By Reinhard Hohler, eTN Ambassador, Chiang Mai
(1) PM Samak Sundaravej: 5 PAD leaders will be arrested
(BangkokPost) – Prime Minister Samak Sundaravej said he has ordered the arrest of five leaders of the People’s Alliance for Democracy (PAD) that led protesters to lay siege on Government House and government ministries Tuesday morning.
He also confirmed at a televised press conference for foreign media that about 85 people, accused of seizing control of the state-run National Broadcasting Services of Thailand (NBT) television station were detained this morning.
Meanwhile, deputy police spokesman Surapon Thuanthong said police will ask for approval of arrest warrants for the PAD core leaders on Wednesday. He added that police have gathered evidence against them since May 25.
(2) Malaysia’s Anwar wins by landslide in election
Permatang Pauh, Malaysia (dpa) – Malaysian opposition leader Anwar Ibrahim on Tuesday won a landslide victory in a special by-election, marking his return to Parliament after 10 years.
Anwar won by an astounding majority against his opponent Arif Shah Omar Shah from the ruling National Front coalition, Malaysia’s Election Commission officials announced.
While officials have yet to announce the exact majority, total votes for Anwar from all 28 polling stations in the northern Permatang Pauh constituency are ‘at least double’ that of his opponent, opposition members said.
(3) Samak: Our tolerance is limited
The Nation, Published on August 27, 2008
Samak said he would starve out the PAD protestors occupying the Government House’s compound and insisted that he would employ “soft and gentle” tactics in dealing with the demonstrators.
Prime Minister Samak Sundaravej yesterday warned protesters his government’s tolerance was drying up, but he fell short of saying what action authorities would take to end the street protests.
Samak assigned Deputy Prime Minister and Interior Minister Kowit Watana to handle security and oversee police efforts.
“I was granted an audience with His Majesty the King. His Majesty asked me to enforce the law with extreme caution, to be soft and gentle.

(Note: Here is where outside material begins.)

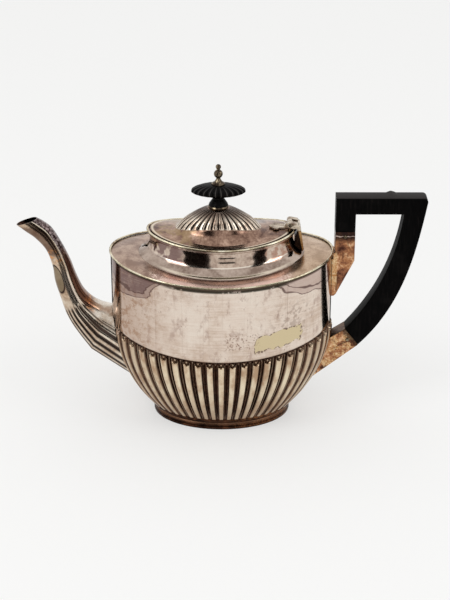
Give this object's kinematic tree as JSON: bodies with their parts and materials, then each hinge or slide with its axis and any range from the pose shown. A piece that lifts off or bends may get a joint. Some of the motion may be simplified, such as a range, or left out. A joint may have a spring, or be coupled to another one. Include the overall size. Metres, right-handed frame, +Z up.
{
  "type": "teapot",
  "caption": "Oval fluted silver teapot with a hinged domed lid, long fluted spout, dark wood finial and D-shaped handle.",
  "frame": {"origin": "centre of the part's plan outline, on the plane the foot stands on", "axes": "+X from the spout to the handle, +Y to the left of someone who looks from the spout to the handle, +Z up"},
  "size_m": [0.2748, 0.1062, 0.1808],
  "materials": {
    "silver": "tarnished polish",
    "worn_socket": "worn, patchy",
    "foot_metal": "dark tarnish",
    "ebonised_wood": "satin",
    "pin_metal": "dull"
  },
  "bodies": {
    "pot": {"foot_ring": "foot_metal", "base_plate": "silver", "body_shell": "silver", "shoulder_plate": "silver", "rim_wire": "silver", "collar": "silver", "mouth_wire": "silver", "spout_left": "silver", "spout_right": "silver", "hinge_bracket": "silver", "hinge_pin": "pin_metal", "handle_grip": "ebonised_wood", "upper_socket": "worn_socket", "lower_socket": "worn_socket", "upper_pin": "pin_metal", "lower_pin": "pin_metal"},
    "lid": {"lid_shell": "silver", "lid_bezel": "silver", "hinge_leaf": "silver", "finial_washer": "silver", "finial_button": "ebonised_wood", "finial_cap": "silver", "finial_stud": "pin_metal", "finial_nut": "pin_metal"}
  },
  "joints": [
    {"name": "lid_hinge", "type": "hinge", "parent": "pot", "child": "lid", "pos_m": [0.046, 0, 0.1395], "axis": [0, 1, 0], "range_deg": [0, 100]}
  ]
}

I beg all of you to understand and sympathise with me,” Samak was quoted by an official source as telling the Cabinet.
Samak accused the People’s Alliance for Democracy (PAD) of going too far with its mass protest in Bangkok yesterday, including the seizure of state-run National Broadcasting Television and some ministries.

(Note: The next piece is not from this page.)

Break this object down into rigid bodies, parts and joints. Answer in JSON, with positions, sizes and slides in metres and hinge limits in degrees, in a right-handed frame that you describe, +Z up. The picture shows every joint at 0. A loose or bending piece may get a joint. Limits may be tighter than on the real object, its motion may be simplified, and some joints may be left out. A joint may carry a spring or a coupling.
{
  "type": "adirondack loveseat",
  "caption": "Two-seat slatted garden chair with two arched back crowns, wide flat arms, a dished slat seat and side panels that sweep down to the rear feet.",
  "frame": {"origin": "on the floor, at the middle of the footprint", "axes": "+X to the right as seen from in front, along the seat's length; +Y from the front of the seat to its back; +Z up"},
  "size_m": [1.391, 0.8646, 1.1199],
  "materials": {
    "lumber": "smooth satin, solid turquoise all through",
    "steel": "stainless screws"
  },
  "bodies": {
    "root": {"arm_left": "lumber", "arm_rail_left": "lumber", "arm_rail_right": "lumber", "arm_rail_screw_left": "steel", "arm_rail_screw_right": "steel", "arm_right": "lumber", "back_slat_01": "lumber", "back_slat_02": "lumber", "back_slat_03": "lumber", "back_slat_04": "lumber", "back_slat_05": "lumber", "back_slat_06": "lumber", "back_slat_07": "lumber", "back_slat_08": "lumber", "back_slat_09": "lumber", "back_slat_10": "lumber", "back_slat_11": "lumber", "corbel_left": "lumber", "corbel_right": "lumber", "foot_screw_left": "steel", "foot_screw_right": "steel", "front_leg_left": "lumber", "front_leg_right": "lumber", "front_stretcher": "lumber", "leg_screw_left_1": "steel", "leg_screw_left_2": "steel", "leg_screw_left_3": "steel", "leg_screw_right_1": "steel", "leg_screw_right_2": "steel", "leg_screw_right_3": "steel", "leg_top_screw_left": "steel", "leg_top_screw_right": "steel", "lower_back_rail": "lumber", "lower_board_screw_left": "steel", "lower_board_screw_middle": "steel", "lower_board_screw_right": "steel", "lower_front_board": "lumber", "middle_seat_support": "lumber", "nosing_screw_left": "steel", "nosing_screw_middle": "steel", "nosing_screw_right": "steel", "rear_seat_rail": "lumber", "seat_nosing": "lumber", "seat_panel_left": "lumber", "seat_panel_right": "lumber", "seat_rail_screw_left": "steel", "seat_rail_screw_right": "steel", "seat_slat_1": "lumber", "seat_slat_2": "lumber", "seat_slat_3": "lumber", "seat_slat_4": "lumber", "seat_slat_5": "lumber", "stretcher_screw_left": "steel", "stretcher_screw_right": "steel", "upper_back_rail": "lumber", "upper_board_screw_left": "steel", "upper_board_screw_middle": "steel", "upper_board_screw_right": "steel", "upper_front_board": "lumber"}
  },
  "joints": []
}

Speaking to foreign reporters early yesterday evening, Samak said he would starve out the PAD protesters occupying the Government House’s compound and insisted that he would employ “soft and gentle” tactics in dealing with the demonstrators.
He said no food would be permitted to enter the compound and that more officers from outer provinces would be deployed to Bangkok to help with maintaining security.

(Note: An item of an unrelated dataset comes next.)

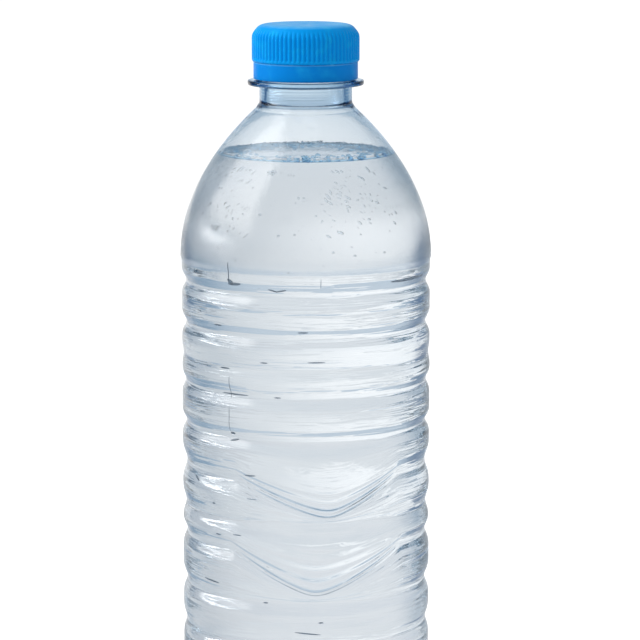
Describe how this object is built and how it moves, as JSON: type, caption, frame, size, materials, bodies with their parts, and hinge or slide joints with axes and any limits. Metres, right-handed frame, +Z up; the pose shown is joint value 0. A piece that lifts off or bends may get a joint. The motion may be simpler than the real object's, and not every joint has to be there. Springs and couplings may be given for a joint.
{
  "type": "plastic water bottle",
  "caption": "Clear ribbed drinking-water bottle, full, with a folded front, a support ring, a loose tamper band and a knurled screw cap.",
  "frame": {"origin": "centre of the standing ring, on the surface that the bottle stands on", "axes": "+Z up along the bottle's axis, -Y towards the front with the two folds, +X to the right seen from the front"},
  "size_m": [0.0716, 0.0716, 0.2455],
  "materials": {
    "clear_plastic": "clear, glossy, faintly blue",
    "water": "clear still water",
    "blue_plastic": "satin, moulded, finely knurled"
  },
  "bodies": {
    "bottle": {"bottle": "clear_plastic", "water": "water"},
    "tamper_band": {"tamper_band": "blue_plastic"},
    "cap": {"cap": "blue_plastic"}
  },
  "joints": [
    {"name": "cap_turn", "type": "hinge", "parent": "bottle", "child": "tamper_band", "pos_m": [0, 0, 0.2324], "axis": [0, 0, 1], "range_deg": [0, 2160]},
    {"name": "cap_lift", "type": "slide", "parent": "tamper_band", "child": "cap", "axis": [0, 0, 1], "range_m": [0, 0.0162]}
  ],
  "couplings": [
    {"joint": "cap_lift", "follows": "cap_turn", "m_per_rad": 0.00042972}
  ]
}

Samak said other options, such as the Emergency Law, could be used but expressed concern that such approaches could tarnish Thailand’s international standing.
He told foreign correspondents at the press conference that the protestors wanted the government to “spark” violence so the military could stage a coup.
“They want bloodshed in the country. They want the military to come out to stage a coup,” Samak said.
He said the mass protest, which drew tens of thousands of people to street, were the work of about five of six leaders from the PAD who also succeeded in luring people form upcountry to part in the demonstration.
Samak said the PAD leaders had grievances with ousted premier Thaksin Shinawatra who he said had “returned a little too early” because the sentiment against him has yet to subside.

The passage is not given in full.